2) What’s the size of each little triangle we’re adding? This one’s a little trickier. Let’s start with side lengths. Suppose we say our original triangle has side length $s$. When we apply The Rule to the triangle, the new little triangles we’re adding on have side length $\frac{s}{3}$. (Look again at our Rule if that doesn’t make sense.) The lengths of all our line segments are now $\frac{s}{3}$, so when we apply The Rule a second time, the side lengths of the new little triangles are $\frac{s}{3 \cdot 3}$. Then when we apply The Rule a third time, the new side lengths are $\frac{s}{3 \cdot 3 \cdot 3}$. So in general, when we apply The Rule for the $n$th time, the new little triangles have side length $\frac{s}{3^n}$. Now let’s convert all this into triangle areas. There’s a formula for the area of an equilateral triangle with side length $s$: $s^2 \cdot \frac{\sqrt{3}}{4}$. (See if you can figure out why!) Now when we apply The Rule to the triangle, our new little triangles that we’re adding to the area have side length $\frac{s}{3}$, so we substitute that into the formula and get $\frac{s^2}{3^2} \cdot \frac{\sqrt{3}}{4}$. When we apply The Rule a second time, the side length of the new little triangles is $\frac{s}{3^2}$, so the area becomes $\frac{s^2}{(3^2)^2} \cdot \frac{\sqrt{3}}{4}$. Then when we apply The Rule a third time, the triangle side length is $\frac{s}{3^3}$, so the area becomes $\frac{s^2}{(3^3)^2} \cdot \frac{\sqrt{3}}{4}$. In general, when we apply The Rule for the $n$th time, the new little triangles have side length $\frac{s}{3^n}$ and area $\frac{s^2}{(3^n)^2} \cdot \frac{\sqrt{3}}{4}$.

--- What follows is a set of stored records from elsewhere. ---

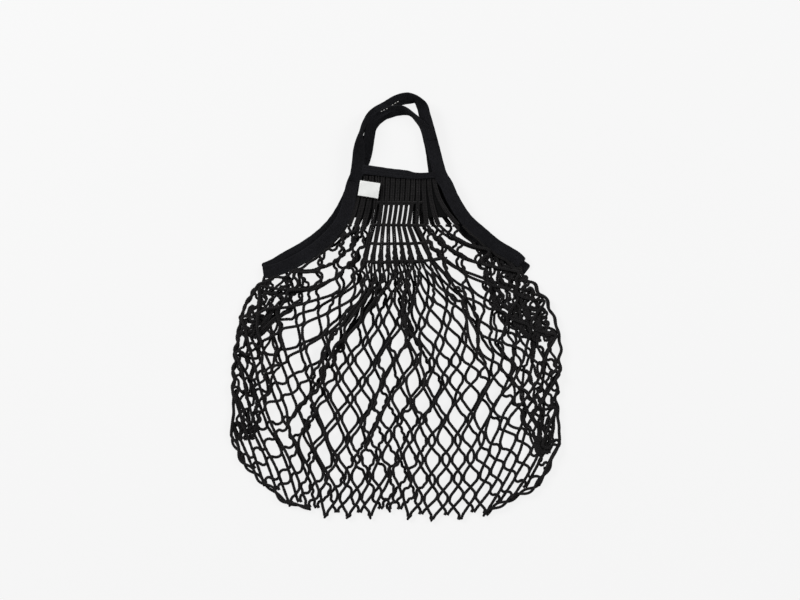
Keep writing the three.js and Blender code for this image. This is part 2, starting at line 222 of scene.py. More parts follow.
def from_shares(table):
    """Outline rows in millimetres."""
    table = np.array(table)
    return np.column_stack([MIDDLE_X + NET_HALF * table[:, 0], HEM_Y - NET_DEEP * table[:, 1]])


# places of the first and the last row of knots, left to right, in millimetres
TOPS = np.array([-57, -52, -44, -34.5, -25, -19, -13, -7, -1, 5, 11, 18.5, 29, 40.5, 52.5, 66])
TIPS = np.array([
    (-196, -157), (-184, -184), (-158, -211), (-127, -236), (-105, -240), (-85, -250),
    (-58, -251), (-32, -250), (-9, -242), (15, -251), (42, -254), (76, -253),
    (106, -247), (136, -230), (170, -211), (185, -183),
], float)


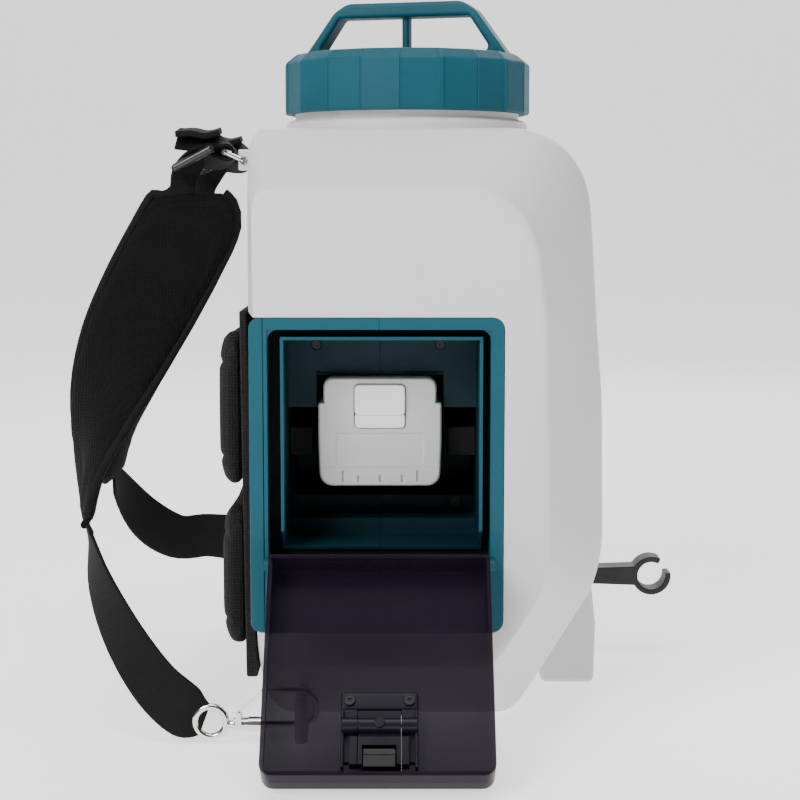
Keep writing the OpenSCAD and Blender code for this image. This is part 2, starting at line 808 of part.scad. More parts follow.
module gate(side) {
  hooked(side) difference() {
    union() {
      rod_y(-3, 3, gate_dx, gate_dz, 1.7);
      across(-3, 3) polygon([[gate_dx - 1, gate_dz - 0.4], [gate_dx - 1.4, gate_dz + 0.9],
        [-23, hook_r + 0.8], [-21.6, hook_r - 1]]);
    }
    rod_y(-4, 4, gate_dx, gate_dz, 0.8 + snug);
  }
}

module upper_ring_left() color(steel) upper_ring(-1);

module upper_ring_right() color(steel) upper_ring(1);

module upper_webbing_left() color(coal) upper_webbing(-1);

module upper_webbing_right() color(coal) upper_webbing(1);

module adjuster_left() color(coal) adjuster(-1);

module adjuster_right() color(coal) adjuster(1);

module shoulder_pad_left() color(coal) shoulder_pad(-1);

module shoulder_pad_right() color(coal) shoulder_pad(1);

module lower_webbing_left() color(coal) lower_webbing(-1);

module lower_webbing_right() color(coal) lower_webbing(1);

module snap_hook_left() color(steel) snap_hook(-1);

module snap_hook_right() color(steel) snap_hook(1);

module gate_left() color(steel) gate(-1);

module gate_right() color(steel) gate(1);

tank();
strainer_basket();
cap_seal();
filler_cap();
cap_handle();
vent_valve();
housing_front();
housing_rear();
housing_back();
housing_screws();
frame_gasket();
terminal_block();
side_pads();
battery_case();
battery_base();
battery_button();
battery_cells();
battery_terminals();
cover();
cover_pin();
latch_plate();
latch_screws();
latch_base();
latch_lever();
latch_hook();
latch_pin();
power_button();
status_lamp();
gauge_window();
control_board();
motor();
motor_shaft();
pump_cam();
pump_head();
suction_tube();
outlet_tube();
outlet_barb();
lance_clip();
back_board();
upper_cushion();
lower_cushion();
upper_ring_left();
upper_ring_right();
upper_webbing_left();
upper_webbing_right();
adjuster_left();
adjuster_right();
shoulder_pad_left();
shoulder_pad_right();
lower_webbing_left();
lower_webbing_right();
snap_hook_left();
snap_hook_right();
gate_left();
gate_right();
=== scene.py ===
import json
import math

import bmesh
import bpy
from mathutils import Matrix, Vector


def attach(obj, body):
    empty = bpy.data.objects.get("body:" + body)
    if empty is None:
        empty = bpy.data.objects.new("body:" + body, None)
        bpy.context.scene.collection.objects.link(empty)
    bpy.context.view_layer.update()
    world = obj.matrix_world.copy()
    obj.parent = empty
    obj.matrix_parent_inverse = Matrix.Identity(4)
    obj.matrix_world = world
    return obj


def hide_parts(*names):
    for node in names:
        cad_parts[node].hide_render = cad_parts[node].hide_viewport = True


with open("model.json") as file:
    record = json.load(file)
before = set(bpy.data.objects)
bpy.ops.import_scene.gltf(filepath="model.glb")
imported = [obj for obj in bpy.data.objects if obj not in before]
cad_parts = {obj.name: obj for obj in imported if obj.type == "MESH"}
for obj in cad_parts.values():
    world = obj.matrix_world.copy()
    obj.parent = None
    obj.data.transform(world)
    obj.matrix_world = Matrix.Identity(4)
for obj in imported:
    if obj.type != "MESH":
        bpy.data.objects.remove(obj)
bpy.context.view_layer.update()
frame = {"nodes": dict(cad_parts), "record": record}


# ---- Studio ----
# A pale seamless card lies under the sprayer and sweeps up behind it. A camera on a stand looks at
# its left side, a little downwards, and large soft lamps hang high round it.

class Wire:
    """One socket of a material, whose sums are written as plain Python."""

    def __init__(self, finish, socket):
        self.finish = finish
        self.socket = socket

    def sum(self, operation, *values):
        feeds = {number: value for number, value in enumerate(values)}
        return self.finish.node("Math", {"operation": operation}, feeds)

    def bent(self, operation):
        return self.sum(operation, self)

    def __add__(self, other):
        return self.sum("ADD", self, other)

    def __radd__(self, other):
        return self.sum("ADD", other, self)

    def __sub__(self, other):
        return self.sum("SUBTRACT", self, other)

    def __rsub__(self, other):
        return self.sum("SUBTRACT", other, self)

    def __mul__(self, other):
        return self.sum("MULTIPLY", self, other)

    def __rmul__(self, other):
        return self.sum("MULTIPLY", other, self)

    def __gt__(self, other):
        return self.sum("GREATER_THAN", self, other)

    def __lt__(self, other):
        return self.sum("LESS_THAN", self, other)


class Finish:
    """A surface finish: steady values go straight on the shader, and what varies is laid on it."""

    def __init__(self, name, colour, **steady):
        self.material = bpy.data.materials.new(name)
        self.material.use_nodes = True
        self.tree = self.material.node_tree
        self.shader = self.tree.nodes["Principled BSDF"]
        self.colour = (*colour, 1)
        self.shader.inputs["Base Color"].default_value = self.colour
        for socket, value in steady.items():
            self.shader.inputs[socket.replace("_", " ")].default_value = value

    def node(self, kind, settings, feeds, out=0):
        made = self.tree.nodes.new("ShaderNode" + kind)
        for name, value in settings.items():
            if name == "stops":
                stops = made.color_ramp.elements
                for stop, (place, shade) in zip(stops, value):
                    stop.position = place
                    stop.color = (shade, shade, shade, 1)
            else:
                setattr(made, name, value)
        for name, value in feeds.items():
            socket = made.inputs[name]
            if isinstance(value, Wire):
                self.tree.links.new(value.socket, socket)
            else:
                socket.default_value = value
        return Wire(self, made.outputs[out])

    def place(self, scale=(1, 1, 1), turn=(0, 0, 0)):
        """Where a point is on the object, in metres, scaled and turned."""
        coordinates = self.node("TexCoord", {}, {}, "Object")
        feeds = {"Vector": coordinates, "Scale": scale, "Rotation": turn}
        return self.node("Mapping", {}, feeds)

    def noise(self, scale, detail=3, rough=0.55, stretch=(1, 1, 1)):
        feeds = {"Vector": self.place(stretch), "Scale": scale, "Detail": detail,
                 "Roughness": rough}
        return self.node("TexNoise", {}, feeds)

    def mix(self, share, first, second):
        feeds = {0: share, 6: first, 7: second}
        return self.node("Mix", {"data_type": "RGBA"}, feeds, 2)

    def shades(self, share, dark=0.8, light=1.15):
        """The finish's own colour, from a darker to a lighter shade of it."""
        low = (*[value * dark for value in self.colour[:3]], 1)
        high = (*[min(value * light, 1) for value in self.colour[:3]], 1)
        return self.mix(share, low, high)

    def lay(self, **feeds):
        for name, wire in feeds.items():
            self.tree.links.new(wire.socket, self.shader.inputs[name.replace("_", " ")])

    def relief(self, height, depth, strength=1.0):
        """Raises the surface by a height of 0 to 1 times a depth in metres."""
        feeds = {"Height": height, "Distance": depth, "Strength": strength}
        self.lay(Normal=self.node("Bump", {}, feeds))

    def wear(self, *pieces):
        for piece in pieces:
            piece.data.materials.clear()
            piece.data.materials.append(self.material)


def alone(piece=None):
    """Leaves only this piece selected, or nothing."""
    if bpy.context.object and bpy.context.object.mode != "OBJECT":
        bpy.ops.object.mode_set(mode="OBJECT")
    for other in bpy.context.selected_objects:
        other.select_set(False)
    bpy.context.view_layer.objects.active = piece
    if piece:
        piece.select_set(True)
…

Okay, let’s put this all together. When we apply The Rule for the $n$th time, we add $3 \cdot 4^{n-1}$ new triangles, each with area $\frac{s^2}{(3^n)^2} \cdot \frac{\sqrt{3}}{4}$. So the total area that we’re adding to the snowflake when we apply The Rule for the $n$th time is
$$ 3 \cdot 4^{n-1} \cdot \dfrac{s^2}{(3^n)^2} \cdot \dfrac{\sqrt{3}}{4} $$
$$ = \dfrac{s^2\sqrt{3} \cdot 4^{n-2}}{3^{2n-1}} $$
Yikes.
In order to finish up this calculation and figure out the area of the snowflake, we need to use this expression to add up all the triangle areas that make up the entire snowflake. In other words, we need to add the area of our original triangle, the total area we get from applying The Rule once, the total area we get from applying The Rule a second time, the total area we get from applying The Rule a third time, and so on to infinity. That’s
$$ \dfrac{s^2\sqrt{3}}{4} + \dfrac{s^2\sqrt{3}}{3 \cdot 4} + \dfrac{s^2\sqrt{3}}{3^3} + \dfrac{s^2\sqrt{3} \cdot 4}{3^5} + \dfrac{s^2\sqrt{3} \cdot 4^2}{3^7} + \ldots $$
We need to get rid of the “$\ldots$” before we can compress this into our final answer. To do this, we notice that each new term is formed by multiplying the last one by $\frac{4}{9}$. The one exception is going from the first term to the second term – we’ll need to treat the first term separately, but we’ll deal with that in a minute. There’s a formula that can help us with the “$\ldots$": when you have an infinite sum where you get the next term by multiplying the previous one by a number less than 1, the sum is equal to
$$ \dfrac{a}{1-r} $$
where $a$ is the first term in the series and $r$ is the common ratio. In this case, we have to deal with the first term in our sum not following the same pattern as the rest of the terms, so we let the second term be $a$; we plug $\frac{s^2\sqrt{3}}{3 \cdot 4}$ and $\frac{4}{9}$ into the above formula, which reduces our infinite sum down to
$$ \dfrac{s^2\sqrt{3}}{4} + \dfrac{\frac{s^2\sqrt{3}}{3 \cdot 4}}{1 - \frac{4}{9}} $$
$$ = \dfrac{s^2\sqrt{3}}{4} + \dfrac{s^2\sqrt{3}}{3 \cdot 4} \cdot \dfrac{9}{5} $$
$$ = \dfrac{s^2\sqrt{3}}{4} + \dfrac{3s^2\sqrt{3}}{20} $$
$$ = \dfrac{5s^2\sqrt{3} + 3s^2\sqrt{3}}{20} $$
$$ = \dfrac{8s^2\sqrt{3}}{20} $$
$$ = \dfrac{2s^2\sqrt{3}}{5} $$
Whew.
That’s our answer. Whatever we set the side length of the original equilateral triangle to be, we can use this formula to find the area of the finished snowflake. We might be able to get a better idea of what this formula is telling us if we let the area of the original triangle be $a$, which we already mentioned is equal to $\frac{s^2\sqrt{3}}{4}$, and substitute that into the formula:
$$ \dfrac{2s^2\sqrt{3}}{5} $$
$$ = \dfrac{8 \cdot \frac{s^2\sqrt{3}}{4}}{5} $$
$$ = \dfrac{8 \cdot a}{5} $$
This tells us that the area of the snowflake is $\frac{8}{5}$ times the area of the triangle we grew it from. Cool, eh?